= Lilian Janse =

Dutch politician

Lilian Janse (2014)

Lilian E.J. Janse-van der Weele (born in 1973) is a Dutch local politician of the Reformed Political Party (SGP).

== Early life and politics ==
Born in Vlissingen, she graduated with a meao diploma. Her father, Cees van der Weele, was a member of the Vlissingen Municipal Council, representing a local alliance of the SGP. Janse has described how she followed her father's work and helped him type out his hand-written debate contributions.

Janse participated in the 2014 municipal election in Vlissingen, becoming the first female candidate of the SGP. The Reformed Political Party did not allow women to run for office until an order by the European Court of Human Rights in 2012. She was elected and became a member of the municipal council on 27 March 2014. She has served as her party's parliamentary leader in Vlissingen. Alongside, she worked successively as a newspaper delivery person and an automobile loader for cargo ships. Following a work accident, she transitioned to an administrative role at a debt assistance agency.

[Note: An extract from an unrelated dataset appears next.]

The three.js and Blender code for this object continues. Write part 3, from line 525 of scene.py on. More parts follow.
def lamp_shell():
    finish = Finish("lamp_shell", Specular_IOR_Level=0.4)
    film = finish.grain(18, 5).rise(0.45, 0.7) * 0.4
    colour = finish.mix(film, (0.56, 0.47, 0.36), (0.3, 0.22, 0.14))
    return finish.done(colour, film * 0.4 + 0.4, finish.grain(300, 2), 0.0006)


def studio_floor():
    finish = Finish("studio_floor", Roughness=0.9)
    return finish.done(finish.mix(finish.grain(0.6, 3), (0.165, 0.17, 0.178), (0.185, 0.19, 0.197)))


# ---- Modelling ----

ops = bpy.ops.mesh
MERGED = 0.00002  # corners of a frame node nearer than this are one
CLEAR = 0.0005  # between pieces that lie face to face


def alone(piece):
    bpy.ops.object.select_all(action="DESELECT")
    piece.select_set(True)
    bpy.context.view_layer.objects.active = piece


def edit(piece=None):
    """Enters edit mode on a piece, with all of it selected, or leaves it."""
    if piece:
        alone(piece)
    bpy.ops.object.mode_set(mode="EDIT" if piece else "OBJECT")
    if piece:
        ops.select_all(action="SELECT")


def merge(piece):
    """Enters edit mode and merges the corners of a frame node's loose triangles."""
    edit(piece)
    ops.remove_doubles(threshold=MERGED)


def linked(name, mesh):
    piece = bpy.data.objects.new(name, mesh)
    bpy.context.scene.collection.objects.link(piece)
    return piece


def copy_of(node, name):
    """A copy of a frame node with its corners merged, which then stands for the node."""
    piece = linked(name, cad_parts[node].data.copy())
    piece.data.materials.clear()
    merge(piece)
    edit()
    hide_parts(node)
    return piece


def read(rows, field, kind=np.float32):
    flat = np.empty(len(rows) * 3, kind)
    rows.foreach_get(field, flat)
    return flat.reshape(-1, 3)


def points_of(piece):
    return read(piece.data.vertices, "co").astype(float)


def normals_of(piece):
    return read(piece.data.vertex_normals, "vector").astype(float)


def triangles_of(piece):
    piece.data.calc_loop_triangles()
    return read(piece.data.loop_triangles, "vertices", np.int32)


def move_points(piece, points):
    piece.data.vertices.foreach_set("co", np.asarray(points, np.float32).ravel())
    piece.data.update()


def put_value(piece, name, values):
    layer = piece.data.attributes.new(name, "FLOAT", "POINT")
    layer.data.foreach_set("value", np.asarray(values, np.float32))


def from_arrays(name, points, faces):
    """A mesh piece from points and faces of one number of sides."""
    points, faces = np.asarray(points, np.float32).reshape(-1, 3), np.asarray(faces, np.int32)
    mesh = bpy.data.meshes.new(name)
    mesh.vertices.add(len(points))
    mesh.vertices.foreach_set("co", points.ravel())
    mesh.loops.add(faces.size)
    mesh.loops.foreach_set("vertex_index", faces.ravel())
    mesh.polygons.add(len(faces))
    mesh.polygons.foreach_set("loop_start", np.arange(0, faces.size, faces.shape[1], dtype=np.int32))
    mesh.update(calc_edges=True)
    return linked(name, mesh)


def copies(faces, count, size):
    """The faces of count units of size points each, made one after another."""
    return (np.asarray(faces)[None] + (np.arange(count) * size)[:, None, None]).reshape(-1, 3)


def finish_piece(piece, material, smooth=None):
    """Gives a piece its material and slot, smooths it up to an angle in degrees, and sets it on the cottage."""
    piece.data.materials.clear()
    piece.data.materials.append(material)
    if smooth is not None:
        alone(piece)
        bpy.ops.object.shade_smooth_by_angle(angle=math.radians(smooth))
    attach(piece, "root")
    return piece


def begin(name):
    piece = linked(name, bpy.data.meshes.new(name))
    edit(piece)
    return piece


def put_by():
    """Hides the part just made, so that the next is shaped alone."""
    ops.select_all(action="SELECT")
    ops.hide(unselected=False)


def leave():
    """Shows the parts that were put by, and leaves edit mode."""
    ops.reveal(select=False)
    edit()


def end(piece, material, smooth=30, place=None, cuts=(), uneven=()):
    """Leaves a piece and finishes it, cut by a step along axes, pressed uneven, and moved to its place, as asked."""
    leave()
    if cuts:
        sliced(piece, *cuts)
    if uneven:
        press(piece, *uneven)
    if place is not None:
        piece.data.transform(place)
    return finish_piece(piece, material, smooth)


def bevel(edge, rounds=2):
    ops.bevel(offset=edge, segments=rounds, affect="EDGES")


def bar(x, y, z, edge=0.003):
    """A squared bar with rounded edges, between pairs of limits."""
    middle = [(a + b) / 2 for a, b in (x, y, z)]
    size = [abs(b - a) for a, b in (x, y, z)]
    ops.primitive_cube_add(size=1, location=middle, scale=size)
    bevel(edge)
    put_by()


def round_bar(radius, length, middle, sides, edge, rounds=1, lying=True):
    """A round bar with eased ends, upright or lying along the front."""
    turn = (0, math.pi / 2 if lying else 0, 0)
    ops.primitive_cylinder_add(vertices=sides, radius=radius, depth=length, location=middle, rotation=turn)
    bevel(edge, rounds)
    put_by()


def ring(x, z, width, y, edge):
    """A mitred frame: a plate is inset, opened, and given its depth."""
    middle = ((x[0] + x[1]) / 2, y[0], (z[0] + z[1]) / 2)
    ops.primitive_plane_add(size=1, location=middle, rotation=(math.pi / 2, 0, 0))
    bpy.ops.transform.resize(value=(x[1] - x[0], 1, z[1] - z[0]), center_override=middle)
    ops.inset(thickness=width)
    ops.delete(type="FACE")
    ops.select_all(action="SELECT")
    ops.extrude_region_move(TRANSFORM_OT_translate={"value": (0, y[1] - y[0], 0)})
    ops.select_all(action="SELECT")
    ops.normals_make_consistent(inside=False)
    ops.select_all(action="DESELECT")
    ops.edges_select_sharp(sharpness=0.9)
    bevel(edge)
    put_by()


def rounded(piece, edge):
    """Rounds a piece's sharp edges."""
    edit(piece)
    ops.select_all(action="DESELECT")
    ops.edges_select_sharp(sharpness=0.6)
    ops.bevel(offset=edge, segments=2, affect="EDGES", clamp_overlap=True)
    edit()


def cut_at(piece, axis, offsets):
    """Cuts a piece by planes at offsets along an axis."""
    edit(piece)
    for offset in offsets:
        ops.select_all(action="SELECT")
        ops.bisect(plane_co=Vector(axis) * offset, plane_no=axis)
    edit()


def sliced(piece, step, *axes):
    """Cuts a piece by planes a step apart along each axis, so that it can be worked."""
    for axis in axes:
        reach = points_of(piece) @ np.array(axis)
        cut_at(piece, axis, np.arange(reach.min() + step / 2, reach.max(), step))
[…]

In 2024, the Vlissingen chapter of the SGP nominated Janse to be included on the party list in the next general election, scheduled for 29 October 2025. The local chapter also proposed to remove an article from the SGP's foundational principles document that states that women's suffrage and political participation are in conflict with a woman's calling. Janse expressed support for the initiative. At the SGP's party conference in May 2025, the initiative to allow women to stand as members of parliament failed in a vote of party members.

== Personal life ==
Janse is married to Ko Janse, a paint sprayer, and they have three children.